Ilmurad Nurliev was given a four-year sentence in October 2010
A pastor of an unregistered church in Turkmenistan has been unexpectedly set free from a labour camp in an amnesty of prisoners.
Ilmurad Nurliev (46) was released along with around 230 other detainees in the presidentially-decreed amnesty to mark Flag Day on 19 February.
His wife Maya said:
His release was so unexpected… It is such a joy I can’t tell you.
Pastor Nurliev had been arrested in August 2010 and given a four-year sentence with “forcible medical treatment” in October the same year on charges of swindling. His congregation insisted that these charges were fabricated to punish him for leading the unregistered church.
Barnabas Fund sent financial support to buy food, clothes and medicine for the pastor, who is diabetic, and help with legal costs when he was imprisoned.
I want to thank everyone who supported me and helped my release.

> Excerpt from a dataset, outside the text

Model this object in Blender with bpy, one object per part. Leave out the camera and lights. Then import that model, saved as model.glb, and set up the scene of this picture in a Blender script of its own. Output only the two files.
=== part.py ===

Pastor Nurliev spent the first ten days at the camp in isolation but after that joined the other detainees. He said that conditions were “not too bad” and that he had not been beaten.
He was able to receive the medicine that his wife brought for him but was not allowed to have a copy of the Bible; his request for one, made after seeing that Muslim imams had copies of the Quran, was refused without explanation.
Pastor Nurliev was given only a quick look at some of the many letters, cards and photographs sent to him from well-wishers around the world. He was nevertheless encouraged by them, saying, “They showed me I was not forgotten.”
Despite his release, Pastor Nurliev, who has a daughter and two grandchildren, is not completely free; he has to report to the police every Saturday evening. And it remains unclear if he is still barred from leaving Turkmenistan; his name has been on an exit blacklist since at least 2007.
His church first applied for registration that year and was later told to amend the application, which was then resubmitted in January 2010. They have had no response.
In February 2009, Pastor Nurliev’s home was raided by the police, who confiscated 225 Christian cassettes and DVDs.
A Religion Law passed in 2003 forbids any activity by unregistered religious groups, yet it is extremely difficult for churches to obtain official recognition. In January 2011 the Turkmen government told the United Nations Committee on the Elimination of Racial Discrimination that only 127 religious groups had been granted state registration; of these, 103 were Muslim.